Fabienne Kazarian (Click to view larger version...)
Fabienne Kazarian
Some people think that communication material, glossy brochures and leaflets are useless. They shouldn't, as communication material, sometimes, can change a person's life.

Take for instance Fabienne Kazarian, who just joined ITER as a radio frequency engineer with the CHD Department.

A brilliant student at the École Nationale Supérieure de Physique (ENSPM, Marseille) in the early 1990s, she was still undecided about her future. One day, she had to do a presentation on a scientific subject for her English class. "I got at it two days before it was due. I was wondering what would be nice to present. I really had no idea..." By chance, her elder sister had visited CEA-Cadarache some time before and had brought home a brochure—in English—about fusion and the newly completed Tore Supra tokamak. "This was completely new to me and I was totally fascinated. What a great concept! A clean, safe and sustainable source of energy! And the machine looked fabulous, so big and so complex. The very positive impression I experienced that day decided my career."

But how did one study fusion in Marseille in the early 1990s? "I inquired here and there, eventually called the people at Tore Supra who directed me to a little-known Master's in plasma physics. I worked on my thesis at Tore Supra—I was so impressed the first time I saw the machine!"

The "machine" was to become very familiar to Fabienne, who was hired to work in the CEA Fusion Department in 1997. "What I loved at Tore Supra was how fundamental physics and technology go hand-in-hand. I learned a lot from the technical staff." By 2006 she was heading the CIMES project, a major upgrade of the lower hybrid current drive (LHCD), which took the total settled LHCD heating power of the tokamak from 4 to 10 MW.

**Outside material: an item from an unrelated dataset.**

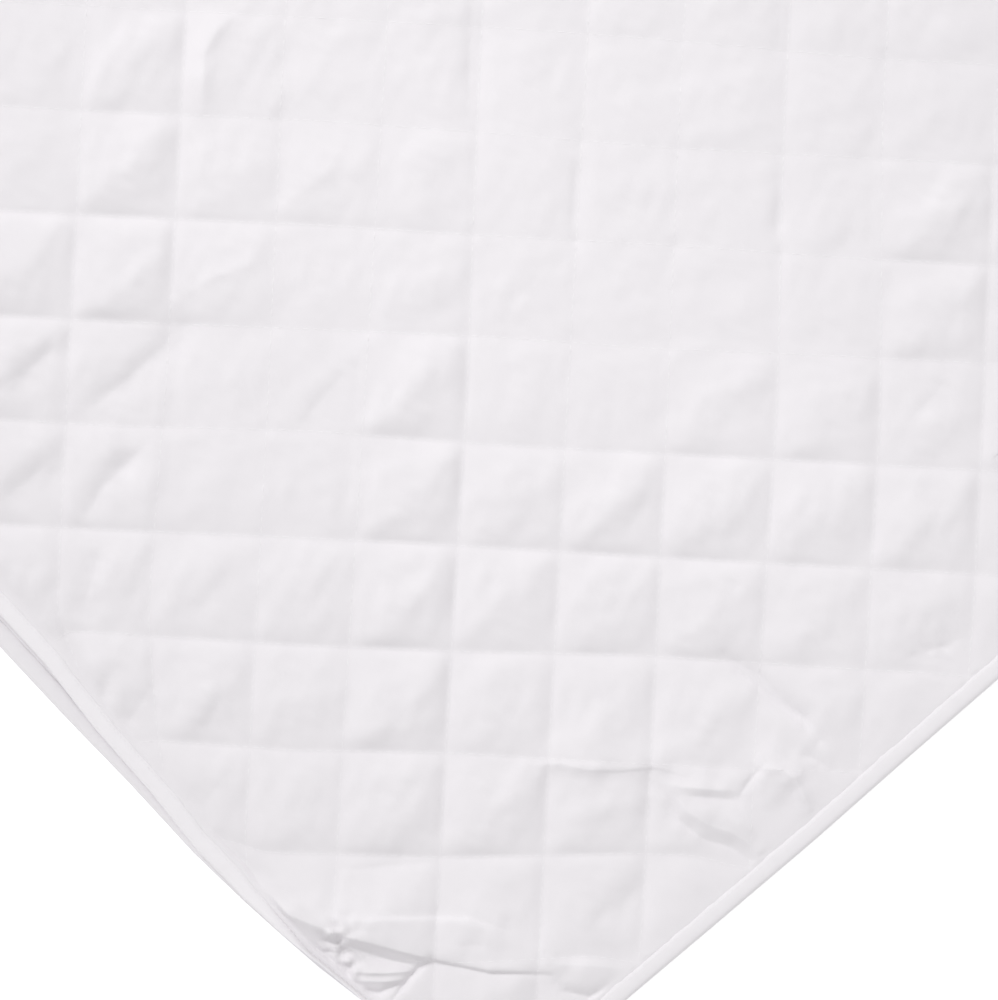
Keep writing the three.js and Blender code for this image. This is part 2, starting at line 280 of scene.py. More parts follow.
# Puckers in the upper face, where a seam pulls the cloth of a diamond: troughs, and ridges where the
# height is above nought. A narrow side is sharp.
PUCKERS = table(
    ("name", "height", "left", "right", "line"),
    ("long_pull", -3.6, 10, 17, ((122, 477), (141, 472), (201, 471), (220, 474))),
    ("pull_end", 1.0, 7, 4.5, ((212, 487), (233, 484), (256, 475))),
    ("dark_pull", -3.6, 8, 10, ((85, 426), (106, 434), (142, 436))),
    ("low_pull", -2.9, 9, 16, ((56, 467), (100, 466))),
    ("upper_pull", -2.2, 7, 14, ((100, 518), (121, 514), (150, 513))),
    ("thin_pull", -1.0, 4.5, 8, ((219, 384), (261, 390))),
    ("left_bend", -2.6, 8, 15, ((40, 381), (60, 394), (84, 409))),
    ("small_bend", -0.7, 6, 9, ((336, 350), (356, 353), (382, 356))),
    ("high_bend", 1.2, 12, 7, ((299, 486), (338, 484))),
    ("first_pinch", -1.5, 4.5, 10, ((414, 454), (459, 502))),
    ("second_pinch", -1.2, 4, 9, ((409, 358), (446, 395))),
    ("third_pinch", -1.2, 4, 9, ((497, 277), (527, 308))),
    ("fourth_pinch", -0.8, 4, 9, ((568, 355), (594, 381))),
    ("top_fold", 2.8, 6, 9, ((354, 588), (337, 588), (322, 583), (311, 572), (300, 560))),
    ("edge_bend", -2.4, 8, 11, ((22, 321), (49, 328))),
    ("edge_nick", -0.9, 4, 4.5, ((24, 341), (33, 350))),
    ("edge_dimple", -2.2, 17, 16, ((50, 292), (77, 291))),
    ("lower_dimple", -1.5, 10, 10, ((20, 257), (44, 259))),
    ("right_bend", -1.0, 5, 9, ((490, 146), (520, 151))),
    ("cross_pull", -5.0, 6, 4.5, ((313, 118), (314, 104), (317, 93), (318, 76), (322, 60), (320, 44))),
    ("side_nick", -1.5, 5, 3.5, ((305, 47), (311, 38), (314, 27))),
    ("side_knot", -2.6, 12, 9, ((389, 45), (421, 32))),
    ("end_slope", -1.2, 5, 5, ((62, 174), (110, 138))),
    ("corner_hollow", -2.0, 16, 14, ((146, 52), (192, 50))),
)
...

Two years later the inevitable question arose. "ITER had a strong appeal, not only as a decisive step in fusion research but also as a demonstration that the whole world could join forces to face a global challenge. To me, this was something huge and it was just natural to apply."

A job description on the ITER Organization's website fitted her profile perfectly, and Fabienne officially joined the Organization on 1 January, 2009.

On her office desk in 519, Fabienne keeps her Tore Supra construction helmet—she will definitely wear it "working on the ITER machine."